EY’s latest profit warnings monitor showed there were 49 profit warnings from UK-listed companies in the second quarter, down 26 per cent on last year and the lowest quarterly total since the second quarter of 2021.

The survey has raised hopes the broader business environment has decisively turned a corner, paving the way for an easier few months ahead.

In the UK, inflation has fallen to two per cent while wage growth has remained strong, helping consumer spending to recover from the doldrums. With interest rate cuts on the horizon, most economists expect the economic backdrop will continue improving.

“We can expect the economy to continue to recover, but slowly and unevenly,” Jo Robinson, a partner at EY said.

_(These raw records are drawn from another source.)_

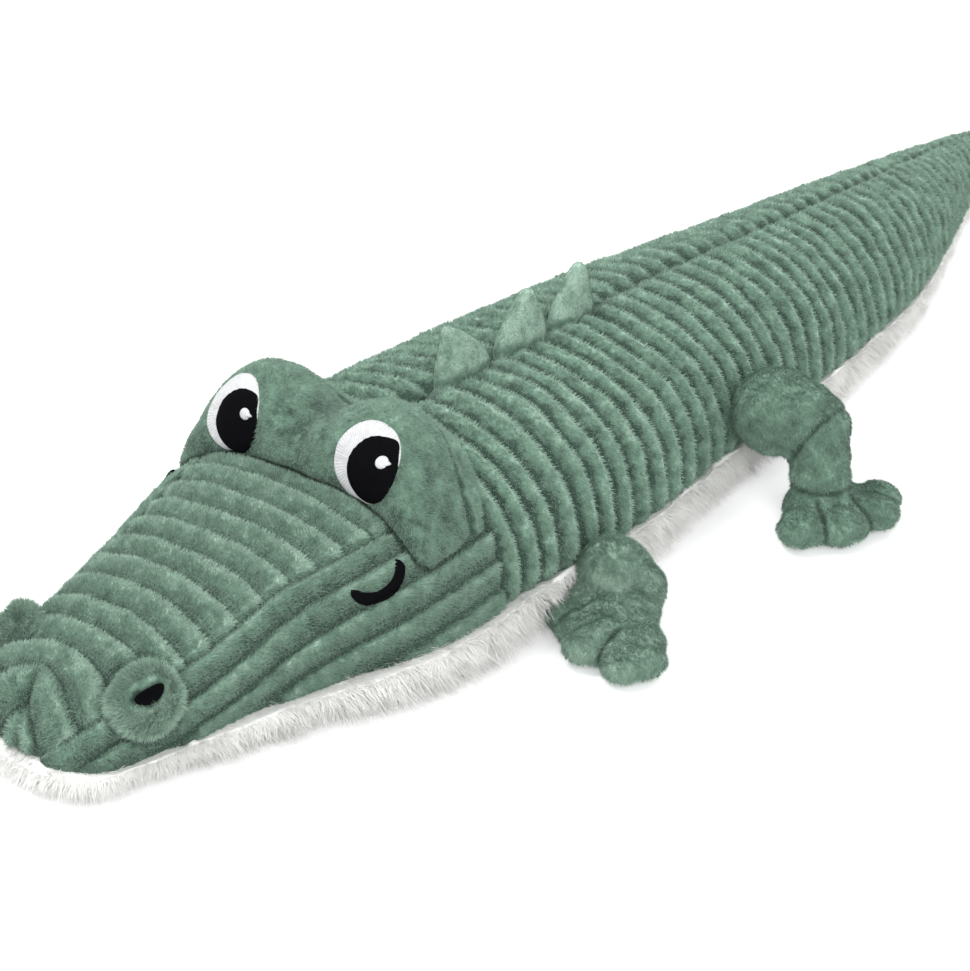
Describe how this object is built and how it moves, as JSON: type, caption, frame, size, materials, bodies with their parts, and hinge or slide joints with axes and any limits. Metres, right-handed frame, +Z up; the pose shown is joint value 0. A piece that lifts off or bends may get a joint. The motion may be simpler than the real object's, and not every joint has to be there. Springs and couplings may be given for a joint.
{
  "type": "plush crocodile",
  "caption": "Long plush crocodile lying on a flat white belly, with ribbed plush covers, embroidered eyes and smile, and soft swinging legs.",
  "frame": {"origin": "middle of the bounding box at the floor, under the flat belly", "axes": "+Y from the nose to the tail, +Z up, +X towards the left side of the animal"},
  "size_m": [0.2124, 0.632, 0.0753],
  "materials": {
    "ribbed_plush": "short pile plush knitted in gathered ribs",
    "smooth_plush": "smooth short pile plush",
    "white_fur": "long pile plush",
    "polyester_filling": "loose polyester fibre",
    "white_thread": "satin embroidery thread",
    "black_thread": "matt embroidery thread"
  },
  "bodies": {
    "body": {"snout_top_panel": "ribbed_plush", "snout_side_panel_left": "ribbed_plush", "snout_side_panel_right": "ribbed_plush", "back_panel_left": "ribbed_plush", "back_panel_right": "ribbed_plush", "chin_panel": "white_fur", "belly_panel": "white_fur", "body_filling": "polyester_filling", "brow_filling": "polyester_filling", "brow_cover": "smooth_plush", "eye_white_left": "white_thread", "eye_white_right": "white_thread", "eye_glint_left": "white_thread", "eye_glint_right": "white_thread", "eye_pupil_left": "black_thread", "eye_pupil_right": "black_thread", "nostril_pad_left": "smooth_plush", "nostril_pad_right": "smooth_plush", "nostril_stitch_left": "black_thread", "nostril_stitch_right": "black_thread", "smile_stitch_left": "black_thread", "smile_stitch_right": "black_thread", "spine_spike_front": "smooth_plush", "spine_spike_middle": "smooth_plush", "spine_spike_rear": "smooth_plush"},
    "front_leg_left": {"front_leg_left_cover": "smooth_plush", "front_leg_left_filling": "polyester_filling"},
    "front_leg_right": {"front_leg_right_cover": "smooth_plush", "front_leg_right_filling": "polyester_filling"},
    "hind_leg_left": {"hind_leg_left_cover": "smooth_plush", "hind_leg_left_filling": "polyester_filling"},
    "hind_leg_right": {"hind_leg_right_cover": "smooth_plush", "hind_leg_right_filling": "polyester_filling"}
  },
  "joints": [
    {"name": "front_leg_left_swing", "type": "hinge", "parent": "body", "child": "front_leg_left", "pos_m": [0.06786, -0.136, 0], "axis": [0, 0, 1], "range_deg": [-5, 35]},
    {"name": "front_leg_right_swing", "type": "hinge", "parent": "body", "child": "front_leg_right", "pos_m": [-0.06845, -0.136, 0], "axis": [0, 0, 1], "range_deg": [-5, 35]},
    {"name": "hind_leg_left_swing", "type": "hinge", "parent": "body", "child": "hind_leg_left", "pos_m": [0.0605, -0.04, 0], "axis": [0, 0, 1], "range_deg": [-25, 25]},
    {"name": "hind_leg_right_swing", "type": "hinge", "parent": "body", "child": "hind_leg_right", "pos_m": [-0.06984, -0.04, 0], "axis": [0, 0, -1], "range_deg": [-25, 25]}
  ]
}
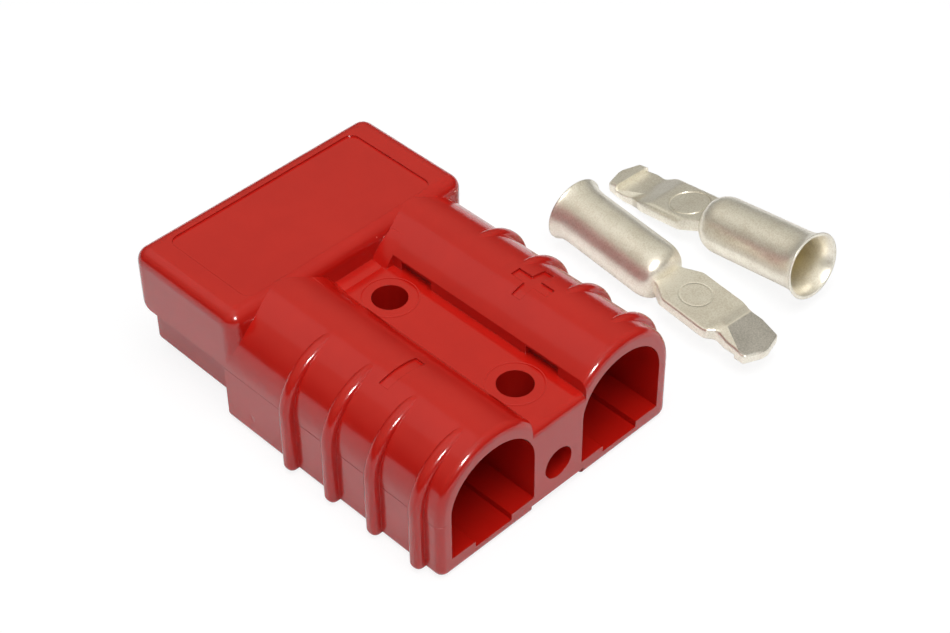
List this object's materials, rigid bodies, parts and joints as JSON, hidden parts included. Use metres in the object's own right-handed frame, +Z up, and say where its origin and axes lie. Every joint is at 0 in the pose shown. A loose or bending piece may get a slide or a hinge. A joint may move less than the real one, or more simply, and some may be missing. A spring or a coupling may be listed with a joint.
{
  "type": "genderless power connector",
  "caption": "Genderless two-pole power connector: ribbed moulded housing with leaf springs and a mating hood, with two crimp contacts lying beside it.",
  "frame": {"origin": "on the mating plane, at half the housing's height, midway between the two mounting holes", "axes": "+Y along the mating direction, towards the hood; +Z up, along the mounting holes; the housing is symmetric about X = 0"},
  "size_m": [0.0646, 0.051, 0.0156],
  "materials": {
    "red_polycarbonate": "glossy moulded red plastic",
    "silver_plated_copper": "satin silver plating",
    "spring_steel": "stainless leaf spring"
  },
  "bodies": {
    "root": {"housing": "red_polycarbonate", "contact_spring_left": "spring_steel", "contact_spring_right": "spring_steel", "power_contact_left": "silver_plated_copper", "power_contact_right": "silver_plated_copper"}
  },
  "joints": []
}
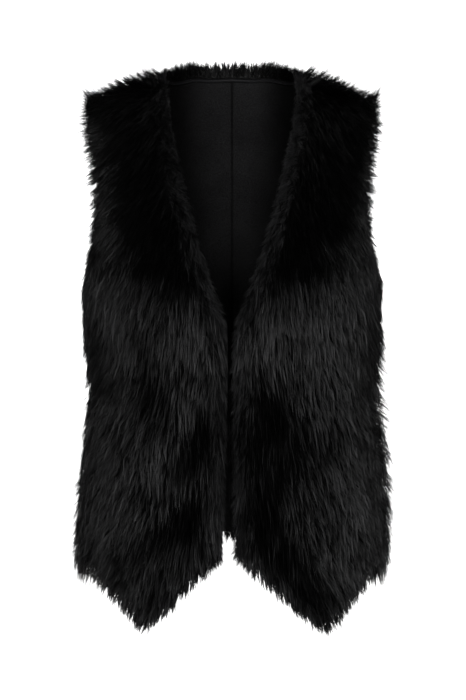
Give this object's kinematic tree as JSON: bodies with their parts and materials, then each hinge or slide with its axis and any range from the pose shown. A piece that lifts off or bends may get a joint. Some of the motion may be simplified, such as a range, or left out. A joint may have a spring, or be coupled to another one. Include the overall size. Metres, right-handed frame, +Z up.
{
  "type": "faux fur vest",
  "caption": "Sleeveless long-pile faux fur vest for a woman, open at the front, with a deep V neck, pointed front hems and a lined back, kept in its hollow worn form.",
  "frame": {"origin": "midway between the wearer's two shoulders, at the level on which the vest hangs", "axes": "+Z up, the front faces -Y, +X towards the wearer's left"},
  "size_m": [0.3936, 0.2566, 0.7021],
  "materials": {
    "black_fur": "long silky black pile, combed down and outwards, on a knitted ground",
    "black_lining": "matt, finely napped black cloth",
    "black_piping": "slightly shiny black cord"
  },
  "bodies": {
    "root": {"front_left": "black_fur", "front_right": "black_fur", "back": "black_fur", "back_lining_left": "black_lining", "back_lining_right": "black_lining", "neck_piping": "black_piping"}
  },
  "joints": []
}
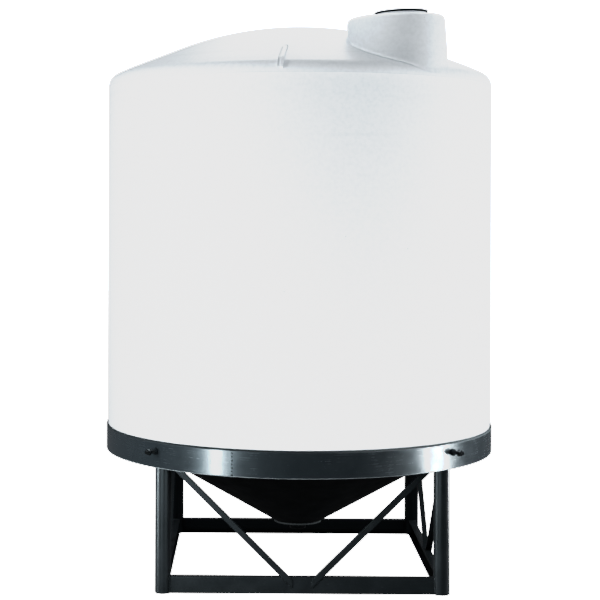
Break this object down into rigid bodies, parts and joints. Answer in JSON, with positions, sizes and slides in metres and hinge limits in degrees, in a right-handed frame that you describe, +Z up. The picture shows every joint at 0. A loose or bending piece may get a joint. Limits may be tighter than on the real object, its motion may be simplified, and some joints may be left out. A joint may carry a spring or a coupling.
{
  "type": "vertical storage tank",
  "caption": "Cone-bottom polyethylene storage tank with an offset manway neck and lid, carried in a rolled ring on a welded four-leg steel stand.",
  "frame": {"origin": "on the floor under the middle of the stand and the tank's centre line", "axes": "+Z up along the tank's centre line; -Y towards the front, the side with the manway neck; +X to the right seen from the front"},
  "size_m": [2.3056, 2.3056, 3.2336],
  "materials": {
    "polyethylene": "natural white rotationally moulded polyethylene, satin",
    "black_plastic": "moulded black polypropylene, satin",
    "ring_paint": "dark grey-green industrial enamel, satin gloss",
    "stand_paint": "dark grey industrial enamel, satin",
    "cone_paint": "black primer, matt",
    "zinc_steel": "zinc plated"
  },
  "bodies": {
    "root": {"tank_wall": "polyethylene", "tank_roof": "polyethylene", "tank_cone_bottom": "polyethylene", "manway_neck": "polyethylene", "lifting_rib_front": "polyethylene", "lifting_rib_rear": "polyethylene", "manway_lid": "black_plastic", "outlet_fitting": "black_plastic", "ring_band_left": "ring_paint", "ring_band_right": "ring_paint", "support_cone": "cone_paint", "support_cone_collar": "cone_paint", "leg_front_left": "stand_paint", "leg_front_right": "stand_paint", "leg_rear_left": "stand_paint", "leg_rear_right": "stand_paint", "base_beam_front": "stand_paint", "base_beam_rear": "stand_paint", "base_beam_left": "stand_paint", "base_beam_right": "stand_paint", "brace_front_left": "stand_paint", "brace_front_right": "stand_paint", "brace_rear_left": "stand_paint", "brace_rear_right": "stand_paint", "brace_left_front": "stand_paint", "brace_left_rear": "stand_paint", "brace_right_front": "stand_paint", "brace_right_rear": "stand_paint", "ring_bolt_front_left": "zinc_steel", "ring_bolt_front_right": "zinc_steel", "ring_bolt_rear_left": "zinc_steel", "ring_bolt_rear_right": "zinc_steel"}
  },
  "joints": []
}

Worryingly, cost pressures rose as a factor explaining profit warnings, rising for the first time in over a year to account for 27 per cent of all warnings. Contract issues were cited in 29 per cent of profit warnings.

Firms in the so-called ‘Industrial Support Services’ – which includes business service providers, industrial suppliers and recruitment firms – fared the worst, accounting for a fifth of all profit warnings in the period.

Dan Hurd, partner in turnaround and restructuring strategy, said the sector is “heavily reliant” on business and public sector spending and is therefore “particularly vulnerable to economic fluctuations”.

Although the survey suggests that the range of headwinds facing businesses might be starting to ease, the past couple of years have still been a torrid time.

Firms have battled a combination of soaring inflation, sluggish demand and higher interest rates. Nearly 20 per cent of all listed companies have issued a profit warning in the past year, higher than in the year following the 2008 financial crisis.

Robinson said that firms still face a big dose of uncertainty due to an “unprecedented roll-call of global elections and geopolitical risks”, which could exert further pressure on spending.